The Lookout is exactly the kind of movie I wished they made more of after watching The Silent Partner. First, it has an engaging and unique character in Chris, and though it has all the trappings of a crime/heist/noir film, Chris stays at the center of the movie. As an audience, we can see him getting trapped, but we again also understand his basic but heightened desire -- to be more than he is. Though the movie moves at a deliberate pace, a sense of doom hangs over it because we know this kind of movie and because we care about Chris. As in Brick, Gordon-Levitt does the superb work he has to for the movie to work -- in both cases, he's in every scene.
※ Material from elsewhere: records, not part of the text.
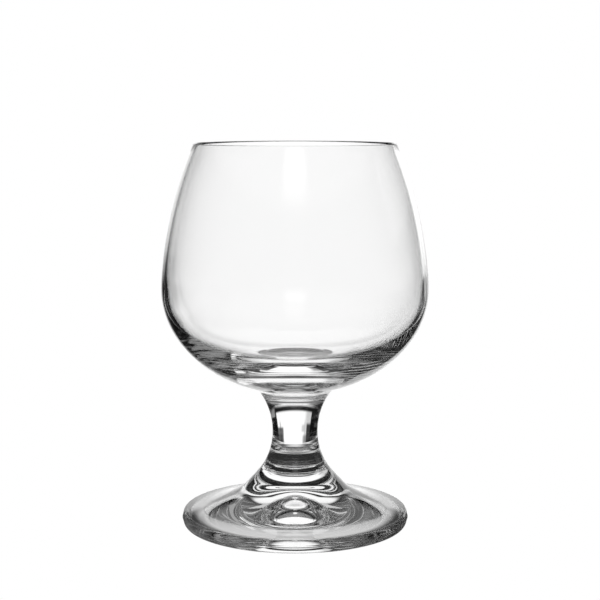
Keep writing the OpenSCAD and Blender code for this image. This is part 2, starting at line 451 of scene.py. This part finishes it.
belly_height = SEAM_TOP + BELLY_RISE
hollow_radius = BELLY_RADIUS - BELLY_WALL
hollow_height = SEAM_TOP + FLOOR_RISE + HOLLOW_RISE
lip = np.array([MOUTH_RADIUS, SEAM_TOP + BOWL_HEIGHT - LIP_WALL / 2])
up_wall = np.array([-sin(LIP_LEAN), cos(LIP_LEAN)])
out_wall = np.array([cos(LIP_LEAN), sin(LIP_LEAN)])
lip_out, lip_in = lip + out_wall * LIP_WALL / 2, lip - out_wall * LIP_WALL / 2
throat_angle = asin(THROAT_SHARE)
under_rise = BELLY_RISE - UNDER_RISE
throat = np.array([BELLY_RADIUS * sin(throat_angle), belly_height - under_rise * cos(throat_angle)])
throat_way = np.array([BELLY_RADIUS * cos(throat_angle), under_rise * sin(throat_angle)])
throat_way /= hypot(*throat_way)
throat_reach = hypot(throat[0] - TOP_SEAM_RADIUS, throat[1] - SEAM_TOP) * THROAT_HANDLE_SHARE
outer_span, inner_span = lip_out[1] - belly_height, lip_in[1] - hollow_height
lip_angle = np.linspace(0, pi, LIP_STEPS + 1)[1:-1, None] + LIP_LEAN
bowl_outline = np.vstack([
    [[0, SEAM_TOP]],
    headed([TOP_SEAM_RADIUS, SEAM_TOP], seam_way(TOP_SEAM_RADIUS, SEAM_TOP - WAIST_HEIGHT), throat_reach,
           throat, throat_way, throat_reach, THROAT_STEPS),
    oval(BELLY_RADIUS, under_rise, belly_height, UNDER_FULLNESS, throat_angle, pi / 2, UNDER_STEPS)[1:],
    headed([BELLY_RADIUS, belly_height], [0, 1], outer_span * BELLY_HANDLE_SHARE,
           lip_out, up_wall, outer_span * LIP_HANDLE_SHARE, WALL_STEPS)[1:],
    lip + LIP_WALL / 2 * np.hstack([np.cos(lip_angle), np.sin(lip_angle)]),
    headed([hollow_radius, hollow_height], [0, 1], inner_span * BELLY_HANDLE_SHARE,
           lip_in, up_wall, inner_span * LIP_HANDLE_SHARE, WALL_STEPS)[::-1],
    oval(hollow_radius, HOLLOW_RISE, hollow_height, HOLLOW_FULLNESS, 0, pi / 2, FLOOR_STEPS)[::-1][1:],
])
bowl = glass_piece("clear_bowl", bowl_outline, AROUND, [SEAM_TOP], "bowl_glass", bowl_relief)
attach(bowl, "root")
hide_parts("bowl")

# The stem: a short gather drawn down to a waist while hot, solid all through,
# and fused to the bowl above and the foot below, where fine tool rings stay.
LOW_SEAM_RADIUS = 0.00875
UPPER_STEPS = 60
LOWER_STEPS = 80
STEM_RINGS_RISE = 0.004
STEM_RING_DEPTH = 0.000012
STEM_RING_PITCH = 0.0009
SECOND_WAVE_SHARE = 0.4
SECOND_PITCH_SHARE = 0.58
FLOW_PITCH = 0.006
FLOW_DEPTH = 0.000002


def waist_arc(seam_radius, rise, steps):
    """Points of the waist's circle, from the waist to a seam: at a height z from the waist,
    the waist's radius + circle - sqrt(circle^2 - z^2)."""
    circle = waist_circle(seam_radius, rise)
    z = np.linspace(0, rise, steps + 1)
    return np.stack([WAIST_RADIUS + circle - np.sqrt(circle**2 - z**2), WAIST_HEIGHT + z], -1)


def normals(outline):
    """Unit normals of an outline, to the right of the way it runs, which is out of the glass."""
    way = np.gradient(outline, axis=0)
    way /= np.hypot(way[:, 0], way[:, 1])[:, None]
    return np.stack([way[:, 1], -way[:, 0]], -1)


def tool_rings(outline, low, high, depth, pitch):
    """An outline with fine turned rings between two heights: two sine waves along its length,
    the second shorter and weaker, moved out along the normal and faded at both ends."""
    along = np.concatenate([[0], np.cumsum(np.hypot(*np.diff(outline, axis=0).T))])
    fade = np.clip((outline[:, 1] - low) / pitch, 0, 1) * np.clip((high - outline[:, 1]) / pitch, 0, 1)
    wave = (1 - SECOND_WAVE_SHARE) * np.sin(2 * pi * along / pitch)
    wave += SECOND_WAVE_SHARE * np.sin(2 * pi * along / (SECOND_PITCH_SHARE * pitch) + 1)
    return outline + normals(outline) * (depth * fade * wave)[:, None]


def plain_relief(wire):
    """The faint, slow flow of a fire-polished surface: noise over its plan."""
    x, y, z = split_vector(wire.node("ShaderNodeTexCoord", output="Object"))
    return noise(x, y, stretch=(1 / FLOW_PITCH, 1 / FLOW_PITCH), shift=1.0, detail=1.0) * FLOW_DEPTH


upper = waist_arc(TOP_SEAM_RADIUS, SEAM_TOP - WAIST_HEIGHT, UPPER_STEPS)
lower = waist_arc(LOW_SEAM_RADIUS, SEAM_LOW - WAIST_HEIGHT, LOWER_STEPS)
stem_side = tool_rings(np.vstack([lower[::-1], upper[1:]]),
                       SEAM_LOW, SEAM_LOW + STEM_RINGS_RISE, STEM_RING_DEPTH, STEM_RING_PITCH)
stem_outline = np.vstack([[[0, SEAM_LOW]], stem_side, [[0, SEAM_TOP]]])
stem = glass_piece("drawn_stem", stem_outline, AROUND, [SEAM_LOW, SEAM_TOP], "stem_glass", plain_relief)
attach(stem, "root")
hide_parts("stem")

# The foot: pressed in a mould that leaves a fine line round its edge, with a shallow
# conical hollow and a dent underneath, and fire-polished so that it rests on a smooth ring.
FOOT_RADIUS = 0.0335
MOULD_LINE_OUT = 0.0002
MOULD_LINE_HALF_SHARE = 1.5
MOULD_LINE_HEIGHT = 0.0022
EDGE = np.array([0.0326, 0.0042])
EDGE_SLOPE = radians(8)
KNEE = np.array([0.0152, 0.011])
KNEE_SLOPE = radians(48)
REST_RADIUS = 0.0321
RING_RADIUS = 0.0313
RING_BLEND = 0.0009
# A last ring of points on the flat, so that the rounding beside it doesn't bend its shading.
FLAT_MARGIN = 0.0002
HOLLOW_SLOPE = radians(9.5)
HOLLOW_TIP_RADIUS = 0.003
DENT_RADIUS = 0.011
DENT_RISE = 0.0016
# The handles of the foot's curves, as shares of the heights or reaches that they span.
CONE_HANDLE_SHARE = 0.42
DISC_HANDLE_SHARE = 0.45
BLEND_HANDLE_SHARE = 0.5
CONE_RINGS_LOW = 0.016
CONE_RING_DEPTH = 0.000008
CONE_RING_PITCH = 0.0008
HOLLOW_STEPS = 80
BLEND_STEPS = 12
EDGE_STEPS = 30
CONE_STEPS = 100
DISC_STEPS = 50
FOOT_AROUND = 320


def underside(r):
    """Height of the foot's underside: a shallow cone with a round tip, and a dent in its middle.
    slope * (hypot(ring, tip) - hypot(r, tip)) + dent * (1 - (r / dent_radius)^2)^2."""
    drop = np.hypot(RING_RADIUS, HOLLOW_TIP_RADIUS) - np.hypot(r, HOLLOW_TIP_RADIUS)
    return tan(HOLLOW_SLOPE) * drop + DENT_RISE * np.clip(1 - (r / DENT_RADIUS) ** 2, 0, 1) ** 2


def downhill(slope):
    """The heading of an outline that runs outwards and down at a slope: (cos slope, -sin slope)."""
    return np.array([cos(slope), -sin(slope)])


r = np.linspace(0, RING_RADIUS - RING_BLEND, HOLLOW_STEPS + 1)
hollow = np.stack([r, underside(r)], -1)
blend_reach = RING_BLEND * BLEND_HANDLE_SHARE
blend = headed(hollow[-1], downhill(HOLLOW_SLOPE), blend_reach,
               [RING_RADIUS, 0], [1, 0], blend_reach, BLEND_STEPS)[1:]
side = FOOT_RADIUS - MOULD_LINE_OUT
line_half = MOULD_LINE_HALF_SHARE * MOULD_LINE_OUT
line_low, line_high = MOULD_LINE_HEIGHT - line_half, MOULD_LINE_HEIGHT + line_half
quarter = np.linspace(0, pi / 2, EDGE_STEPS + 1)
low_round = np.stack([REST_RADIUS + (side - REST_RADIUS) * np.sin(quarter),
                      line_low * (1 - np.cos(quarter))], -1)
high_round = np.stack([EDGE[0] + (side - EDGE[0]) * np.cos(quarter),
                       line_high + (EDGE[1] - line_high) * np.sin(quarter)], -1)
cone_reach = (SEAM_LOW - KNEE[1]) * CONE_HANDLE_SHARE
cone = headed([LOW_SEAM_RADIUS, SEAM_LOW], -seam_way(LOW_SEAM_RADIUS, SEAM_LOW - WAIST_HEIGHT), cone_reach,
              KNEE, downhill(KNEE_SLOPE), cone_reach, CONE_STEPS)
disc = headed(KNEE, downhill(KNEE_SLOPE), (KNEE[1] - EDGE[1]) * CONE_HANDLE_SHARE,
              EDGE, downhill(EDGE_SLOPE), (EDGE[0] - KNEE[0]) * DISC_HANDLE_SHARE, DISC_STEPS)
upper_side = tool_rings(np.vstack([disc[::-1][1:], cone[::-1][1:]]),
                        CONE_RINGS_LOW, SEAM_LOW, CONE_RING_DEPTH, CONE_RING_PITCH)
foot_outline = np.vstack([
    hollow, blend, [[REST_RADIUS - FLAT_MARGIN, 0]], low_round,
    [[FOOT_RADIUS, MOULD_LINE_HEIGHT]], high_round, upper_side, [[0, SEAM_LOW]],
])
foot = glass_piece("pressed_foot", foot_outline, FOOT_AROUND, [SEAM_LOW], "foot_glass", plain_relief)
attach(foot, "root")
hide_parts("foot")

# Light runs round many times inside thick glass before it leaves.
INNER_BOUNCES = 48
paths = bpy.context.scene.cycles
paths.max_bounces = INNER_BOUNCES
paths.glossy_bounces = INNER_BOUNCES
paths.transmission_bounces = INNER_BOUNCES
paths.transparent_max_bounces = INNER_BOUNCES
bpy.context.scene.view_settings.view_transform = "Standard"
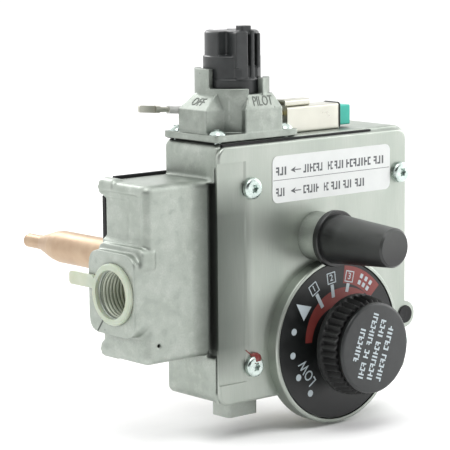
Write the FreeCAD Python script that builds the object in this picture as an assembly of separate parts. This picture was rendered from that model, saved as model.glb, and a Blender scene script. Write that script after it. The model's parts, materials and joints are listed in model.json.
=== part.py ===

In addition to Gordon-Levitt, Daniels and Goode give powerful performances. In the wrong hands, Lewis, who's kind of obnoxious, could have been a hammy character, but Daniels plays him with subtlety and a certain weariness that makes him believable. I especially enjoyed an early and crucial scene where Lewis eases Chris through remembering his day by looking at it as a story and looking at it backwards. Goode, who I only knew as the cuckold and prat in Match Point and didn't recognize at all, embodies Gary and his contradictions. He is at once charismatic, intelligent, philosophical, and completely amoral. He delivers long monologues as he seduces Chris, poking at his vulnerability, his wounded ego. The audience can see he's bad news, but we believe Chris can't, and we can understand that without the distance viewing provides we might be seduced by Gary, too.